Check for numerical issues. Very large dot products before softmax can cause overflow (NaN values). This is why scaling by $\sqrt{d_k}$ is essential. If you still see numerical issues, ensure that: - Input embeddings are properly initialized (not too large). - Layer normalization is applied before attention (pre-norm style). - Gradient clipping is used during training.

Verify masking correctness. A common bug is applying the mask with the wrong sign or shape. After applying the mask, check that: - Padding positions receive attention weight exactly 0.0. - In causal attention, no future positions receive non-zero weight. - The mask is broadcastable to the attention score shape $(B, h, n, m)$.

18.13.2 Attention and Memory: Key-Value Caching

In autoregressive generation (as we will see in Chapter 21), the model generates one token at a time. At each step, it must attend to all previously generated tokens. Without optimization, this requires recomputing the attention for all previous tokens at every step, giving $O(n^2)$ total computation for generating $n$ tokens.

Key-value (KV) caching avoids this redundancy. Once a token's key and value vectors are computed, they are stored in a cache. At each new generation step, only the new token's query, key, and value are computed. The new query attends to all cached keys, and the new key-value pair is appended to the cache.
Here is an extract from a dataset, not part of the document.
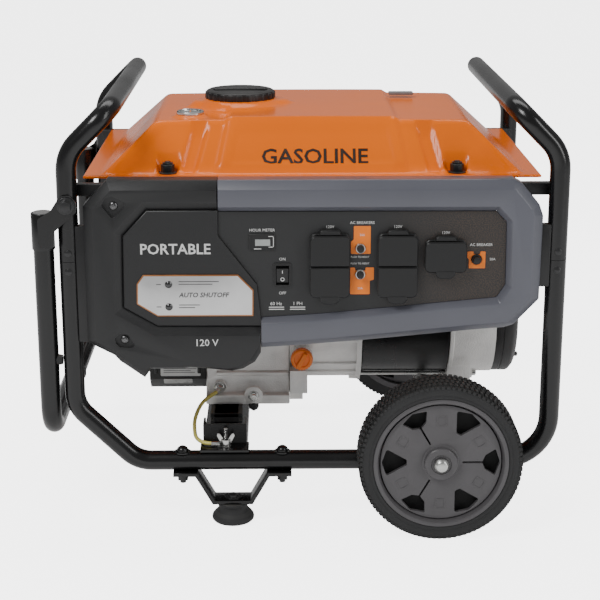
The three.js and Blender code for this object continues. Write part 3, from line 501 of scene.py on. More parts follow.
def rounded(outline, radius, steps=3):
    """An outline with an arc at each corner."""
    out = []
    for i, here in enumerate(outline):
        p, q, r = Vector(outline[i - 1]), Vector(here), Vector(outline[(i + 1) % len(outline)])
        a, b = (p - q).normalized(), (r - q).normalized()
        half = a.angle(b) / 2
        reach = min(radius / math.tan(half), (p - q).length * 0.45, (r - q).length * 0.45)
        size = reach * math.tan(half)
        centre = q + (a + b).normalized() * (size / math.sin(half))
        first, last = q + a * reach - centre, q + b * reach - centre
        for k in range(steps + 1):
            t = k / steps
            out.append(tuple(centre + (first.lerp(last, t)).normalized() * size))
    return out


tyre_in, tyre_out, seat_r = 236.1, 288.1, 86.0
tread_rows = ((4.6, 8.6, 0.0), (15.2, 9.4, 0.5), (26.6, 9.4, 0.0), (38.0, 8.6, 0.5))
tread_count = 96


def repeated(bm, centre, axis, count):
    """The whole mesh copied round an axis, count of them in all."""
    bmesh.ops.spin(bm, geom=bm.verts[:] + bm.edges[:] + bm.faces[:], cent=centre, axis=axis, dvec=(0, 0, 0),
                   angle=math.tau * (count - 1) / count, steps=count - 1, use_duplicate=True)


def square(left, low, right, high):
    """The outline of a rectangle."""
    return [(left, low), (right, low), (right, high), (left, high)]


window_wide = rounded([(68.5, -18), (74.5, 0), (68.5, 18), (43, 3.4), (43, -3.4)], 2.6)
window_slot = rounded([(68.5, -17.5), (74.5, 0), (68.5, 17.5), (56, 9.5), (52.5, 1.1), (27, 1.1), (27, -1.1),
                       (52.5, -1.1), (56, -9.5)], 1.0, 2)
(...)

This reduces the per-step cost from $O(n \cdot d)$ to $O(d)$ (excluding the attention computation itself), which is critical for practical inference speed. The tradeoff is memory: the KV cache stores $2 \times L \times h \times d_k$ values per token (keys and values for each layer and head), which can become the bottleneck for long sequences and large batch sizes.


Summary

In this chapter, we have built a thorough understanding of the attention mechanism:

  1. The information bottleneck in standard seq2seq models motivates the need for attention
  2. Bahdanau (additive) attention uses a learned alignment model to compute attention weights between encoder and decoder states
  3. Luong (multiplicative) attention simplifies scoring with dot products or bilinear forms
  4. Self-attention allows a sequence to attend to itself, capturing long-range dependencies
  5. The QKV framework unifies all attention variants: queries seek, keys advertise, values communicate
  6. Scaled dot-product attention divides by $\sqrt{d_k}$ to prevent softmax saturation
  7. Multi-head attention runs multiple attention heads in parallel, each specializing in different relationship types
  8. Masking handles padding and enforces causal (autoregressive) constraints
  9. Quadratic complexity $O(n^2)$ is attention's primary limitation, motivating efficient variants
  10. Attention as a differentiable dictionary provides a powerful mental model for understanding the mechanism

The attention mechanism transformed sequence modeling from a sequential, bottlenecked process into a parallel, dynamic one. In the next chapter, we will see how this building block assembles into the Transformer --- the architecture that changed everything.